Jerry Lee Lewis really is ( as one of his records says) The Last Man Standing. 

And who would have thought that?

Posted (edited)
1 hour ago, Rooster_Ties said:

Serious and respectful historical question:

Wasn’t Richard one of the first (was he THE first?) truly “flamboyant” performer to reach a national audience to the degree he did?  (I’m NOT trying to invoke any “no true Scotsman” logic/arguments over whether any predecessors were “flamboyant enough” to qualify - just were they anywhere near as popular/famous as early/earlier than Richard’s early prominence.)

.

Rooster, Little Richard was said to have copied his look and his flamboyant style from Esquerita.
https://en.wikipedia.org/wiki/Esquerita

 

Edited by GA Russell
Posted

This is the first I have ever heard of (much less heard) Esquerita.  That sure sounds like a lot of influence on Little Richard.

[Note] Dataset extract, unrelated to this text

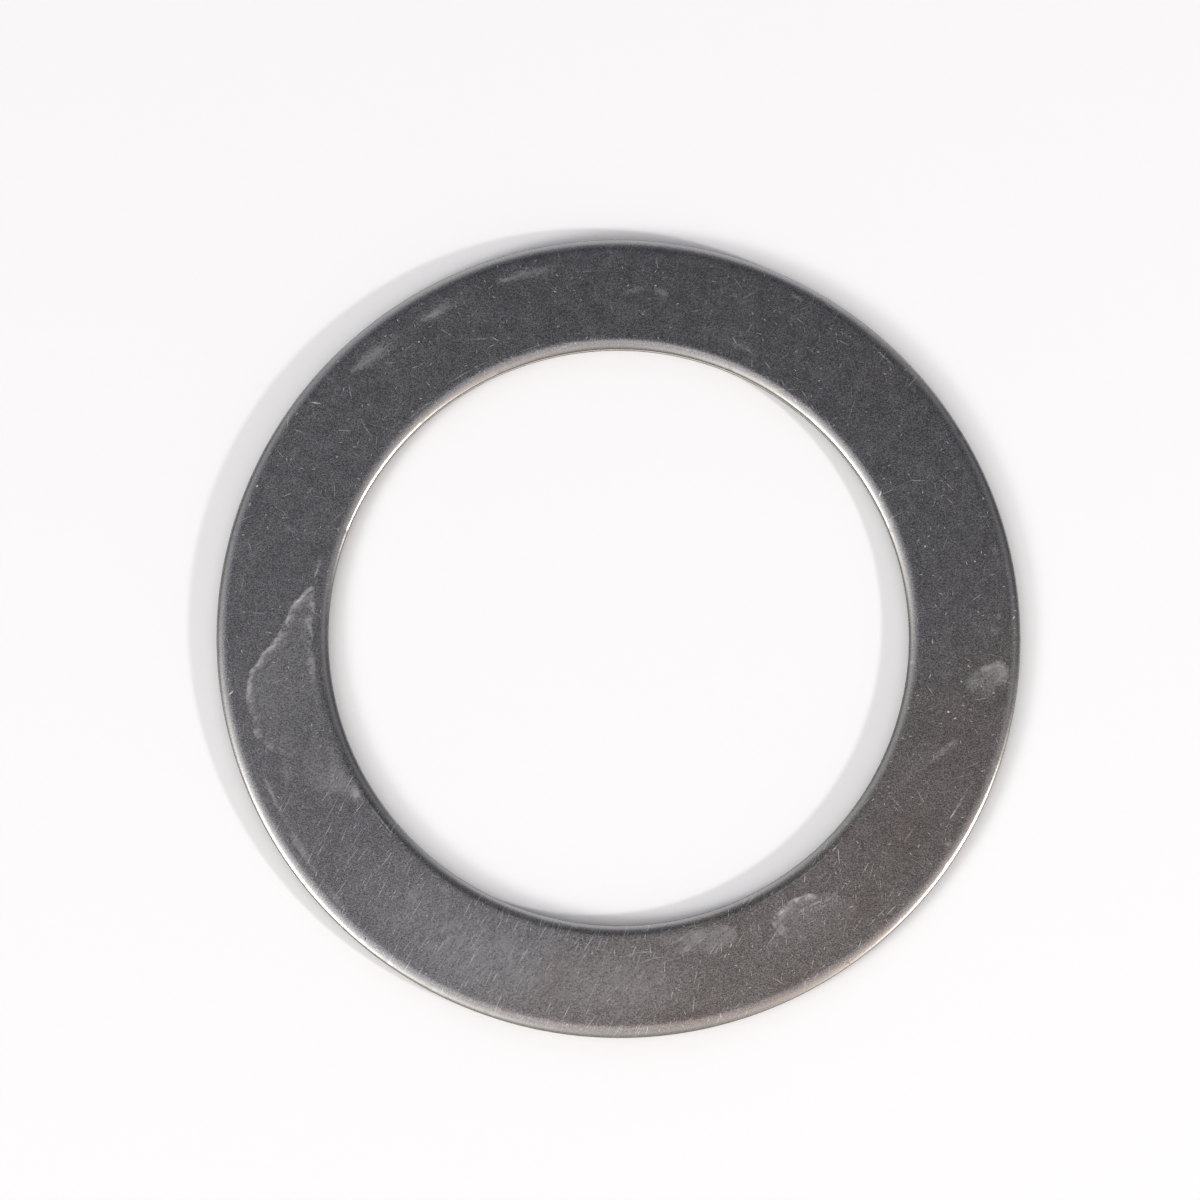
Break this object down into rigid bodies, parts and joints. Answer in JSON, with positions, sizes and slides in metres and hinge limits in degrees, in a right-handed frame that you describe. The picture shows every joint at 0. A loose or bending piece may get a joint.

Shouldn't Esquerita get more credit in the development of rock 'n roll?

 

Posted
2 hours ago, Milestones said:

This is the first I have ever heard of (much less heard) Esquerita.  That sure sounds like a lot of influence on Little Richard. Shouldn't Esquerita get more credit in the development of rock 'n roll?

 

More than he does, but not more that Little Richard, because what Christian McBride says.

Posted

THREE tenor solos in a 2:40 B-Side, ALL of them mighty as ALL fuck! And still - LITTLE RICHARD!!!!

ZERO tenor solos, and to what end?

Esquerita deserves a brighter light, but he was not the the sun that Little Richard was. He just wasn't.

 

Posted

Also, not just a secular performer, please don't forget that.

 

but...

 

Too bad Roy Wood never produced a Little Richard record. God knows he made enough of them!

Posted

It's not hard to trace where he got his famous "Wooooo" high notes from. He admitted that he got it from Marion Williams, my fave Gospel singer. I saw her at SOB in NYC, and got her autograph at the end of the show.

 

 

Posted (edited)
4 hours ago, Chuck Nessa said:

S Q Rita never reached a national audience.

He also never recorded until several years after Little Richard so we'll never know what he sounded like pre-Little Richard. 

3 hours ago, JSngry said:

THREE tenor solos in a 2:40 B-Side, ALL of them mighty as ALL fuck! And still - LITTLE RICHARD!!!!

ZERO tenor solos, and to what end?

Esquerita deserves a brighter light, but he was not the the sun that Little Richard was. He just wasn't.

 

Notice that Little Richard has taken an authorship credit on his recording. And both recordings owe a lot to Lieber & Stoller's "Charlie Brown" as well as Danny and the Junior's "At the Hop".

Edited by medjuck
Posted (edited)

I admit it: I probably first heard Little Richard songs via Elvis-- maybe even Pat Boone.  But in 1956 when I was 13, a friend got this record: Screen-Shot-2020-05-09-at-8-32-31-PM.png

and being a pedant even then, I noted that some guy named R. Penniman got writing credit on most of the songs-- all of which I loved.   Seeing "The Girl Can't Help  It" in Sydney Nova Scotia on New Year's Eve that year sealed the deal.